----- INFORMATION SUPPLIED -----

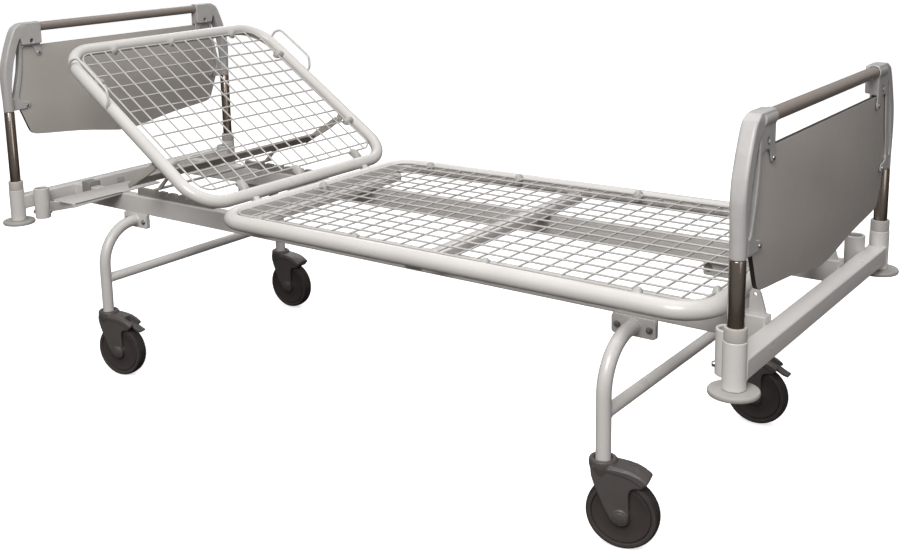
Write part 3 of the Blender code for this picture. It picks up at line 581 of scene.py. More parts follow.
# ================================================================ shared positions
POST_X = mid("board_post_near_foot").x
POST_Y = mid("board_post_far_foot").y
POST_LOW, POST_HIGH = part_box("board_post_near_foot")
POST_R = (POST_HIGH - POST_LOW).x / 2 + 0.0003
SOCKET_R, SOCKET_BORE, SOCKET_Z0, SOCKET_Z1 = 0.0207, 0.0152, 0.4134, 0.501
RAIL_Y0, RAIL_Y1, RAIL_Z0, RAIL_Z1 = 0.196, 0.226, 0.431, 0.481
BEAMS = {1: (1.025, 1.065, 0.4288, 0.467), -1: (-1.065, -1.029, 0.4442, 0.4826)}  # x0 x1 z0 z1
# The accessory sockets, just inboard of the post sockets.
ACC_X, ACC_Y, ACC_R, ACC_BORE, ACC_Z0, ACC_Z1 = 1.0095, 0.358, 0.0215, 0.0165, 0.412, 0.4985
LEG_X = {1: mid("foot_leg_frame").x, -1: mid("head_leg_frame").x}
LEG_Y = {1: 0.352, -1: 0.347}
LEG_TOP, LEG_BEND, CROSS_TUBE_Z = 0.412, 0.105, 0.270
GUSSET = 0.048  # half the length of the plates above the legs
HINGE = Vector(JOINTS["backrest_hinge"]["pos_m"])
HINGE_LUG_Y = (-0.200, 0.240)
BACK_ANGLE = radians(34.3)
RAISED = Matrix.Translation(HINGE) @ Matrix.Rotation(BACK_ANGLE, 4, "Y")
# The backrest before it is raised: its hinge-end tube (x, z), tube, half width and corner.
BACK_X, BACK_Z = -0.0298, 0.0045
BACK_R, BACK_Y, BACK_LENGTH, BACK_CORNER = 0.0165, 0.3713, 0.632, 0.090
# The prop pivot, from the backrest's hinge-end tube.
PROP_BACK, PROP_DROP = 0.200, 0.0265
SECTION_Z, SECTION_R = 0.514, 0.0188
SECTION_X0, SECTION_X1, SECTION_Y, SECTION_CORNER = -0.2726, 0.965, 0.366, 0.075
SECTION_LIFT = 0.0125  # wires above the foot section's tube line
WIRE_R, BACK_LIFT = 0.0023, 0.006


def at_post(end, side):
    return Matrix.Translation((end * POST_X, side * POST_Y, 0))


def at_accessory(end, side):
    return Matrix.Translation((end * ACC_X, side * ACC_Y, 0))


# ================================================================ main frame
def rails_and_beams(part):
    for side in (-1, 1):
        section = rounded_rect(*on_side(side, RAIL_Y0, RAIL_Y1), RAIL_Z0, RAIL_Z1, 0.0032)
        part.plate(section, -1.031, 1.027, "x", bevel=0)
    for end in (1, -1):
        part.plate(rounded_rect(*BEAMS[end], 0.0036), -POST_Y, POST_Y, bevel=0)


def corner_sockets(part):
    for end, side in CORNERS:
        r, b = SOCKET_R, SOCKET_BORE
        part.turned([(r - 0.0012, SOCKET_Z0), (r, SOCKET_Z0 + 0.0012), (r, SOCKET_Z1 - 0.0012),
                     (r - 0.0010, SOCKET_Z1), (b, SOCKET_Z1), (b, SOCKET_Z0)],
                    56, at_post(end, side), closed=True)
        r, b = ACC_R, ACC_BORE
        part.turned([(r - 0.0010, ACC_Z0), (r, ACC_Z0 + 0.0012), (r, ACC_Z1 - 0.0016),
                     (r - 0.0012, ACC_Z1), (b + 0.0008, ACC_Z1), (b, ACC_Z1 - 0.0008),
                     (b, ACC_Z0)], 56, at_accessory(end, side), closed=True)
        # Weld round the end of the cross beam, following the socket wall.
        x0, x1, z0, z1 = BEAMS[end]
        centre_x = at_post(end, side).translation.x
        loop = []
        for x, z in rounded_rect(x0 + 0.0005, x1 - 0.0005, z0, z1, 0.004, 4):
            offset = min(0.0206, abs(x - centre_x))
            y = POST_Y - sqrt(max(0.0, SOCKET_R ** 2 - offset * offset))
            loop.append((x, side * (y - 0.0004), z))
        part.weld(loop)


def rail_welds(part):
    for side in (-1, 1):
        for end in (1, -1):
            x0, x1, _, top = BEAMS[end]
            x = (x0 if end > 0 else x1) - end * 0.0005
            section = rounded_rect(*on_side(side, RAIL_Y0, RAIL_Y1), RAIL_Z0 + 0.001,
                                   min(top, RAIL_Z1), 0.003, 4)
            part.weld([(x, y, z) for y, z in section])


def ears_and_gussets(part):
    """Pierced ears on the foot end of the rails, and plates on the rails above the legs."""
    ear_x, ear_z, hole_z, hole_r = 0.9995, 0.5284, 0.5165, 0.0036
    base, top = (ear_x, 0.470), (ear_x, ear_z)
    hole = [(ear_x + hole_r * sin(radians(t)), hole_z + hole_r * cos(radians(t)))
            for t in range(0, 361, 15)]
    # Each ear is two halves that meet above and below the hole. Columns: x, z.
    foot_half = [base, (1.02, 0.47), (1.02, 0.486), (1.0105, 0.518), (1.007, 0.525),
                 top] + hole[:13]
    head_half = [top, (0.993, 0.5262), (0.9895, 0.519), (0.9892, 0.487), (0.972, 0.484),
                 (0.972, 0.47), base] + hole[12:]
    for side in (1, -1):
        y = side * 0.2055
        for half in (foot_half, head_half):
            part.plate(half, y - 0.003, y + 0.003, bevel=0)
        for end in (1, -1):
            x = LEG_X[end]
            part.plate(rounded_rect(x - GUSSET, x + GUSSET, 0.3915, 0.446, 0.005, 4),
                       *on_side(side, 0.2195, 0.2255), bevel=0.0006)


def main_frame():
    part = Shape()
    rails_and_beams(part)
    corner_sockets(part)
    rail_welds(part)
    ears_and_gussets(part)
    attach(part.make("main_frame_tubes", "enamel"), "frame", "enamel", "main_frame")

    lining = Shape()
    outer, inner = ACC_BORE - 0.0002, ACC_BORE - 0.0010
    low, top = ACC_Z0 + 0.006, ACC_Z1 - 0.0022
    for end, side in CORNERS:
        lining.turned([(outer, low), (outer, top), (inner, top), (inner, ACC_Z0 + 0.007),
                       (0.0, ACC_Z0 + 0.007), (0.0, low)], 40, at_accessory(end, side))
    attach(lining.make("socket_insides", "collar"), "frame", "enamel")

    screws = Shape()
    for end, side in CORNERS:
        directions = [(-0.90, side * 0.43, 0)]
        if end < 0:
            directions = [(-0.77, side * 0.64, 0), (0.77, -side * 0.64, 0)]
        for out in map(Vector, directions):
            point = Vector((end * ACC_X, side * ACC_Y, 0.43)) + out * (ACC_R - 0.0004)
            screw(screws, point, out, radius=0.0056, height=0.0056)
    attach(screws.make("socket_clamp_screws", "bolt"), "frame", "zinc")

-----

WRITTEN PROBLEM:
Output all of the data again. Match it exactly.

RESPONSE TO THE TASK:
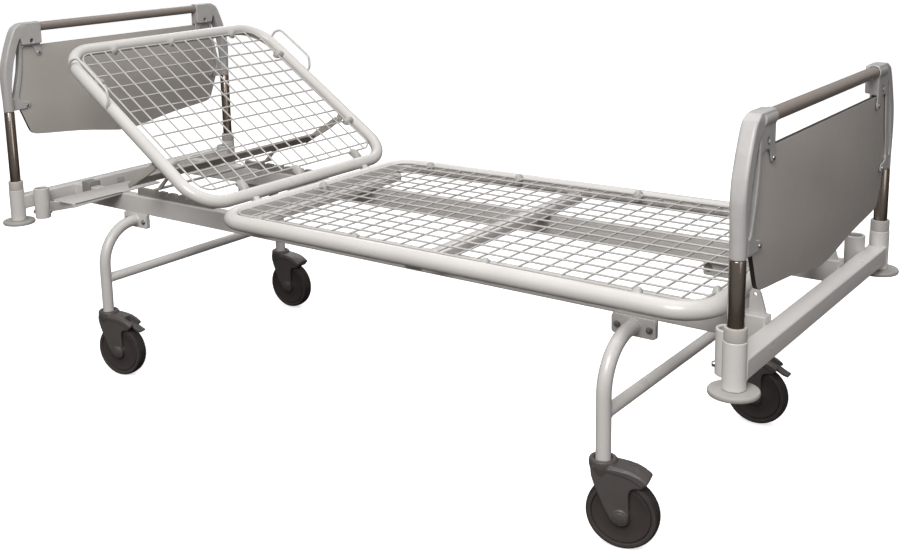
Write part 3 of the Blender code for this picture. It picks up at line 581 of scene.py. More parts follow.
# ================================================================ shared positions
POST_X = mid("board_post_near_foot").x
POST_Y = mid("board_post_far_foot").y
POST_LOW, POST_HIGH = part_box("board_post_near_foot")
POST_R = (POST_HIGH - POST_LOW).x / 2 + 0.0003
SOCKET_R, SOCKET_BORE, SOCKET_Z0, SOCKET_Z1 = 0.0207, 0.0152, 0.4134, 0.501
RAIL_Y0, RAIL_Y1, RAIL_Z0, RAIL_Z1 = 0.196, 0.226, 0.431, 0.481
BEAMS = {1: (1.025, 1.065, 0.4288, 0.467), -1: (-1.065, -1.029, 0.4442, 0.4826)}  # x0 x1 z0 z1
# The accessory sockets, just inboard of the post sockets.
ACC_X, ACC_Y, ACC_R, ACC_BORE, ACC_Z0, ACC_Z1 = 1.0095, 0.358, 0.0215, 0.0165, 0.412, 0.4985
LEG_X = {1: mid("foot_leg_frame").x, -1: mid("head_leg_frame").x}
LEG_Y = {1: 0.352, -1: 0.347}
LEG_TOP, LEG_BEND, CROSS_TUBE_Z = 0.412, 0.105, 0.270
GUSSET = 0.048  # half the length of the plates above the legs
HINGE = Vector(JOINTS["backrest_hinge"]["pos_m"])
HINGE_LUG_Y = (-0.200, 0.240)
BACK_ANGLE = radians(34.3)
RAISED = Matrix.Translation(HINGE) @ Matrix.Rotation(BACK_ANGLE, 4, "Y")
# The backrest before it is raised: its hinge-end tube (x, z), tube, half width and corner.
BACK_X, BACK_Z = -0.0298, 0.0045
BACK_R, BACK_Y, BACK_LENGTH, BACK_CORNER = 0.0165, 0.3713, 0.632, 0.090
# The prop pivot, from the backrest's hinge-end tube.
PROP_BACK, PROP_DROP = 0.200, 0.0265
SECTION_Z, SECTION_R = 0.514, 0.0188
SECTION_X0, SECTION_X1, SECTION_Y, SECTION_CORNER = -0.2726, 0.965, 0.366, 0.075
SECTION_LIFT = 0.0125  # wires above the foot section's tube line
WIRE_R, BACK_LIFT = 0.0023, 0.006


def at_post(end, side):
    return Matrix.Translation((end * POST_X, side * POST_Y, 0))


def at_accessory(end, side):
    return Matrix.Translation((end * ACC_X, side * ACC_Y, 0))


# ================================================================ main frame
def rails_and_beams(part):
    for side in (-1, 1):
        section = rounded_rect(*on_side(side, RAIL_Y0, RAIL_Y1), RAIL_Z0, RAIL_Z1, 0.0032)
        part.plate(section, -1.031, 1.027, "x", bevel=0)
    for end in (1, -1):
        part.plate(rounded_rect(*BEAMS[end], 0.0036), -POST_Y, POST_Y, bevel=0)


def corner_sockets(part):
    for end, side in CORNERS:
        r, b = SOCKET_R, SOCKET_BORE
        part.turned([(r - 0.0012, SOCKET_Z0), (r, SOCKET_Z0 + 0.0012), (r, SOCKET_Z1 - 0.0012),
                     (r - 0.0010, SOCKET_Z1), (b, SOCKET_Z1), (b, SOCKET_Z0)],
                    56, at_post(end, side), closed=True)
        r, b = ACC_R, ACC_BORE
        part.turned([(r - 0.0010, ACC_Z0), (r, ACC_Z0 + 0.0012), (r, ACC_Z1 - 0.0016),
                     (r - 0.0012, ACC_Z1), (b + 0.0008, ACC_Z1), (b, ACC_Z1 - 0.0008),
                     (b, ACC_Z0)], 56, at_accessory(end, side), closed=True)
        # Weld round the end of the cross beam, following the socket wall.
        x0, x1, z0, z1 = BEAMS[end]
        centre_x = at_post(end, side).translation.x
        loop = []
        for x, z in rounded_rect(x0 + 0.0005, x1 - 0.0005, z0, z1, 0.004, 4):
            offset = min(0.0206, abs(x - centre_x))
            y = POST_Y - sqrt(max(0.0, SOCKET_R ** 2 - offset * offset))
            loop.append((x, side * (y - 0.0004), z))
        part.weld(loop)


def rail_welds(part):
    for side in (-1, 1):
        for end in (1, -1):
            x0, x1, _, top = BEAMS[end]
            x = (x0 if end > 0 else x1) - end * 0.0005
            section = rounded_rect(*on_side(side, RAIL_Y0, RAIL_Y1), RAIL_Z0 + 0.001,
                                   min(top, RAIL_Z1), 0.003, 4)
            part.weld([(x, y, z) for y, z in section])


def ears_and_gussets(part):
    """Pierced ears on the foot end of the rails, and plates on the rails above the legs."""
    ear_x, ear_z, hole_z, hole_r = 0.9995, 0.5284, 0.5165, 0.0036
    base, top = (ear_x, 0.470), (ear_x, ear_z)
    hole = [(ear_x + hole_r * sin(radians(t)), hole_z + hole_r * cos(radians(t)))
            for t in range(0, 361, 15)]
    # Each ear is two halves that meet above and below the hole. Columns: x, z.
    foot_half = [base, (1.02, 0.47), (1.02, 0.486), (1.0105, 0.518), (1.007, 0.525),
                 top] + hole[:13]
    head_half = [top, (0.993, 0.5262), (0.9895, 0.519), (0.9892, 0.487), (0.972, 0.484),
                 (0.972, 0.47), base] + hole[12:]
    for side in (1, -1):
        y = side * 0.2055
        for half in (foot_half, head_half):
            part.plate(half, y - 0.003, y + 0.003, bevel=0)
        for end in (1, -1):
            x = LEG_X[end]
            part.plate(rounded_rect(x - GUSSET, x + GUSSET, 0.3915, 0.446, 0.005, 4),
                       *on_side(side, 0.2195, 0.2255), bevel=0.0006)


def main_frame():
    part = Shape()
    rails_and_beams(part)
    corner_sockets(part)
    rail_welds(part)
    ears_and_gussets(part)
    attach(part.make("main_frame_tubes", "enamel"), "frame", "enamel", "main_frame")

    lining = Shape()
    outer, inner = ACC_BORE - 0.0002, ACC_BORE - 0.0010
    low, top = ACC_Z0 + 0.006, ACC_Z1 - 0.0022
    for end, side in CORNERS:
        lining.turned([(outer, low), (outer, top), (inner, top), (inner, ACC_Z0 + 0.007),
                       (0.0, ACC_Z0 + 0.007), (0.0, low)], 40, at_accessory(end, side))
    attach(lining.make("socket_insides", "collar"), "frame", "enamel")

    screws = Shape()
    for end, side in CORNERS:
        directions = [(-0.90, side * 0.43, 0)]
        if end < 0:
            directions = [(-0.77, side * 0.64, 0), (0.77, -side * 0.64, 0)]
        for out in map(Vector, directions):
            point = Vector((end * ACC_X, side * ACC_Y, 0.43)) + out * (ACC_R - 0.0004)
            screw(screws, point, out, radius=0.0056, height=0.0056)
    attach(screws.make("socket_clamp_screws", "bolt"), "frame", "zinc")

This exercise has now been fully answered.